Extraordinary care requires extraordinary demands
Professionals who consistently assist children in crisis face extraordinary demands; thus, they tend to have high incidences of burn-out. This means that after a time, they become emotionally and relationally exhausted to the point that they cannot continue providing quality care. It is unfair and irresponsible to assume that these professionals can endure such a high stress environment without being effectively equipped, supported and nurtured in their job.
Rather than adding more cases and perpetuating endless challenging situations, we really should be helping them discover how to find fulfillment. We should provide them with a sense of personal growth and development. Because they have been emotionally and relationally depleted, they need to be replenished to again provide quality care, the care demanded by their commitment and profession. Building their strengths as leaders is one way to nurture them.
How to discover and maximize one’s strength?
Emotionally healthy leadership helps people discover their ideal self through their strengths. I often find that finding one’s ideal self is a low priority in most health and human services organizations. However, as we have attempted to encourage leadership within Lakeside, we have found that this activity is a key to understanding not only how we build future leaders, but also how they might be best deployed within the scope of our mission.

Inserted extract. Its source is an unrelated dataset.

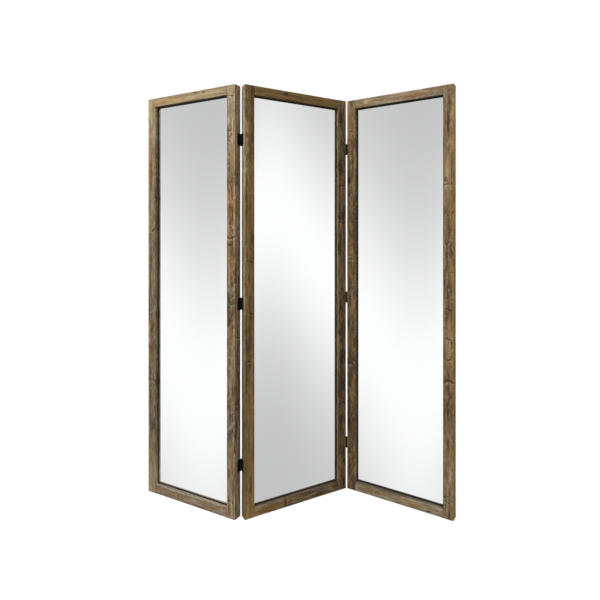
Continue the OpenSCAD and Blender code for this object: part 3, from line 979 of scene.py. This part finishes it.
def eased_copy(node, ease):
    """A copy of a node with its flat faces whole again, and its hard edges eased and smooth."""
    piece = add_object(node + "_eased", NODES[node].data.copy())
    edit(piece, faces=lambda face: True)
    bpy.ops.mesh.select_all(action="SELECT")
    bpy.ops.mesh.remove_doubles(threshold=MERGE_GAP)
    bpy.ops.mesh.dissolve_limited(angle_limit=FLAT_ANGLE)
    bpy.ops.mesh.normals_make_consistent(inside=False)
    leave_edit()
    change(piece, "BEVEL", width=ease, segments=2, limit_method="ANGLE", angle_limit=HARD_ANGLE)
    smooth(piece, 35)
    change(piece, "WEIGHTED_NORMAL", keep_sharp=True)
    return piece


def nodes_ending(ending):
    return sorted(node for node in NODES if node.endswith(ending))


def ease_nodes(ending, ease, material):
    for node in nodes_ending(ending):
        piece = eased_copy(node, ease)
        paint(piece, material)
        finish_piece(piece, node)


def paint_nodes(ending, material):
    for node in nodes_ending(ending):
        materials = NODES[node].data.materials
        for place in range(len(materials)):
            materials[place] = material


# ---- Operators -------------------------------------------

class SCREEN_OT_stiles(bpy.types.Operator):
    """Model the six full-height stiles in weathered wood"""
    bl_idname = "screen.stiles"
    bl_label = "Stiles"

    def execute(self, context):
        for number, member in enumerate(MEMBERS):
            if member.upright:
                stile = model_member(member, number, context.scene.screen_wood)
                stile.visible_glossy = member.node != "right_outer_stile"
        return {"FINISHED"}


class SCREEN_OT_rails(bpy.types.Operator):
    """Model the top and bottom rails in weathered wood"""
    bl_idname = "screen.rails"
    bl_label = "Rails"

    def execute(self, context):
        for number, member in enumerate(MEMBERS):
            if not member.upright:
                model_member(member, number, context.scene.screen_wood)
        return {"FINISHED"}


class SCREEN_OT_mirrors(bpy.types.Operator):
    """Silver the glass and ease the black edging round it"""
    bl_idname = "screen.mirrors"
    bl_label = "Mirrors"

    def execute(self, context):
        settings = context.scene.screen_parts
        paint_nodes("_mirror", mirror_material(settings))
        ease_nodes("_mirror_edging", settings.edging_ease, edging_material(settings))
        return {"FINISHED"}


class SCREEN_OT_backs(bpy.types.Operator):
    """Dress the backing boards and the joint dowels"""
    bl_idname = "screen.backs"
    bl_label = "Backs"

    def execute(self, context):
        settings = context.scene.screen_parts
        ease_nodes("_backing_board", settings.edging_ease, board_material(settings))
        paint_nodes("_dowels", dowel_material(settings))
        return {"FINISHED"}


class SCREEN_OT_hinges(bpy.types.Operator):
    """Ease and lacquer the hinge leaves and pins, and lacquer every screw"""
    bl_idname = "screen.hinges"
    bl_label = "Hinges and screws"

    def execute(self, context):
        settings = context.scene.screen_parts
        steel = steel_material(settings)
        ease_nodes("_leaf", settings.leaf_ease, steel)
        ease_nodes("_pin", settings.pin_ease, steel)
        paint_nodes("_screws", steel)
        return {"FINISHED"}


# ---- Stage -----------------------------------------------

# The mirrors' bright band: the height of its middle on the left and on the right, and how far it
# fades there; how it rises and falls on its way round; and the tone away from it.
BAND_LEFT = math.radians(-13.8)
BAND_RIGHT = math.radians(-0.5)
BAND_WIDTH = math.radians(16.8)
WIDER_LEFT = 1.12
NARROWER_RIGHT = 0.92
SIDEWAYS = 0.6
BAND_SWAY = math.radians(3.8)
BAND_WAVES = 22.0
BAND_START = math.radians(13.5)
BAND_GREY = 0.545

# Where the fill light starts to grow, below the horizon, and where it is full.
LOWEST = -0.3
OVERHEAD = 0.8
FLOOR_SIZE = 40.0
FLOOR_GLOW = 0.845


def mirror_sky(r):
    """What a mirror ray sees: a soft, wavy white band all round, with grey above and below it."""
    ray = r.add("ShaderNodeTexCoord", output="Generated")
    x, y, z = (r.axis(ray, letter) for letter in "XYZ")
    round_about = r.math("ARCTAN2", r.times(y, -1.0), r.times(x, -1.0))
    wave = r.math("COSINE", r.scaled(round_about, BAND_WAVES, -BAND_WAVES * BAND_START))
    lean = r.step(x, -SIDEWAYS, SIDEWAYS, BAND_LEFT, BAND_RIGHT)
    middle = r.scaled(wave, BAND_SWAY, lean)
    width = r.step(x, -SIDEWAYS, SIDEWAYS, BAND_WIDTH * WIDER_LEFT, BAND_WIDTH * NARROWER_RIGHT)
    off = r.math("DIVIDE", r.math("SUBTRACT", r.math("ARCSINE", z), middle), width)
    glow = r.math("EXPONENT", r.times(r.times(off, off), -1.0))
    return r.scaled(glow, 1.0 - BAND_GREY, BAND_GREY)


def light_world(settings):
    """Even fill light behind a white backdrop, with a band of its own for the mirrors. Light that
    scattered off the wood before it met the glass sees the fill instead."""
    world = bpy.data.worlds.new("studio")
    bpy.context.scene.world = world
    world.use_nodes = True
    r = Recipe(world.node_tree)
    path = {name: r.add("ShaderNodeLightPath", output=name)
            for name in ("Is Camera Ray", "Is Glossy Ray", "Is Transmission Ray", "Diffuse Depth")}
    seen = r.math("MAXIMUM", path["Is Camera Ray"], path["Is Transmission Ray"])
    up = r.axis(r.add("ShaderNodeTexCoord", output="Generated"), "Z")
    fill = r.step(up, LOWEST, OVERHEAD, settings.fill_low, settings.fill_high)
    unscattered = r.math("LESS_THAN", path["Diffuse Depth"], 0.5)
    direct = r.times(path["Is Glossy Ray"], unscattered)
    sky = r.blend(direct, fill, mirror_sky(r))
    r.feed(world.node_tree.nodes["Background"].inputs["Color"], r.blend(seen, sky, WHITE))


def floor_material(settings):
    """Pale floor that looks white and keeps a soft shadow."""
    r = Finish("pale_floor")
    seen = r.add("ShaderNodeLightPath", output="Is Camera Ray")
    for name in ("Is Glossy Ray", "Is Transmission Ray"):
        seen = r.math("MAXIMUM", seen, r.add("ShaderNodeLightPath", output=name))
    return r.surface(Base_Color=rgba(settings.floor_colour), Roughness=0.9, Specular_IOR_Level=0.0,
                     Emission_Color=WHITE, Emission_Strength=r.times(seen, FLOOR_GLOW))


class SCREEN_OT_stage(bpy.types.Operator):
    """Set the floor, the light and the camera"""
    bl_idname = "screen.stage"
    bl_label = "Stage"

    def execute(self, context):
        settings = context.scene.screen_stage
        bpy.ops.mesh.primitive_plane_add(size=FLOOR_SIZE, location=(0, 0, CAD_BOX[0].z))
        floor = context.active_object
        floor.name = "floor"
        paint(floor, floor_material(settings))
        floor.visible_glossy = False
        light_world(settings)

        lamp = bpy.data.lights.new("key", "AREA")
        lamp.shape = "SQUARE"
        lamp.size = settings.key_size
        lamp.energy = settings.key_power
        key = add_object("key", lamp)
        key.location = settings.key_place
        middle = (CAD_BOX[0] + CAD_BOX[1]) / 2
        key.rotation_euler = (middle - key.location).to_track_quat("-Z", "Y").to_euler()
        key.visible_glossy = False

        view = bpy.data.cameras.new("view")
        view.lens = settings.lens
        view.shift_x, view.shift_y = settings.shift
        camera = add_object("view", view)
        camera.location = settings.eye
        camera.rotation_euler = (math.radians(90), 0, 0)
        context.scene.camera = camera
        context.scene.view_settings.view_transform = "Standard"
        return {"FINISHED"}


class SCREEN_PT_tools(bpy.types.Panel):
    """Settings and steps of the screen"""
    bl_idname = "SCREEN_PT_tools"
    bl_label = "Folding Mirror Screen"
    bl_space_type = "VIEW_3D"
    bl_region_type = "UI"
    bl_category = "Screen"

    def draw(self, context):
        for step in STEPS:
            self.layout.operator(step.bl_idname)
        for group in GROUPS:
            settings = getattr(context.scene, group)
            box = self.layout.box()
            for name in settings.bl_rna.properties.keys():
                if name not in ("rna_type", "name"):
                    box.prop(settings, name)


GROUPS = {
    "screen_wood": ScreenWoodSettings,
    "screen_parts": ScreenPartSettings,
    "screen_stage": ScreenStageSettings,
}
STEPS = (SCREEN_OT_stage, SCREEN_OT_stiles, SCREEN_OT_rails, SCREEN_OT_mirrors,
         SCREEN_OT_backs, SCREEN_OT_hinges)


def register():
    for made in (*GROUPS.values(), *STEPS, SCREEN_PT_tools):
        bpy.utils.register_class(made)
    for name, group in GROUPS.items():
        setattr(bpy.types.Scene, name, PointerProperty(type=group))


def unregister():
    for name in GROUPS:
        delattr(bpy.types.Scene, name)
    for made in (SCREEN_PT_tools, *reversed(STEPS), *reversed(GROUPS.values())):
        bpy.utils.unregister_class(made)


def main():
    register()
    bpy.ops.screen.stage()
    bpy.ops.screen.stiles()
    bpy.ops.screen.rails()
    bpy.ops.screen.mirrors()
    bpy.ops.screen.backs()
    bpy.ops.screen.hinges()


if __name__ == "__main__":
    main()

We tend to think that our strengths equal what we are good at–what we might call our talents. For example, someone else in the organization may struggle to perform the task that we find easy, or vice versa. However, strengths can best be defined as what we do naturally, with an ease of effort that most energizes us.
Because we find our strengths natural to do, we are often are not aware of what they actually might be.
Using helpful tools
Once we discover our strengths, and we are placed in positions where our strengths can be maximized, we create an energizing, fulfilling work environment. It follows, then, that a strengths-based environment would help the professionals who hold vital positions in caring for our children.
We advocate using a very reliable tool, Strength Finders 2.0, as a way to discover and validate the top strengths of our leaders at Lakeside. I believe everyone should buy this book and take the accompanying, simple online test. When finished, a report is immediately generated that describes in detail your top 5 strengths.
Knowing one’s strengths can boost self-esteem as well, and it is truly exciting to help leaders discover theirs. In fact, at Lakeside, we also process an exercise in which others affirm our leaders’ positive impact on peers and families. This exercise further encourages them to pursue and expand their strengths. Further, they are most gratified to be in a role that maximizes their strengths, particularly when those strengths are used to help children and families in need.
When our philosophy truly honors the leaders of our children and families, I believe we can encourage them to enjoy their challenging work and avoid burn-out. We can help them provide the quality of care we desperately need for children and families in this world rampant with tragedies.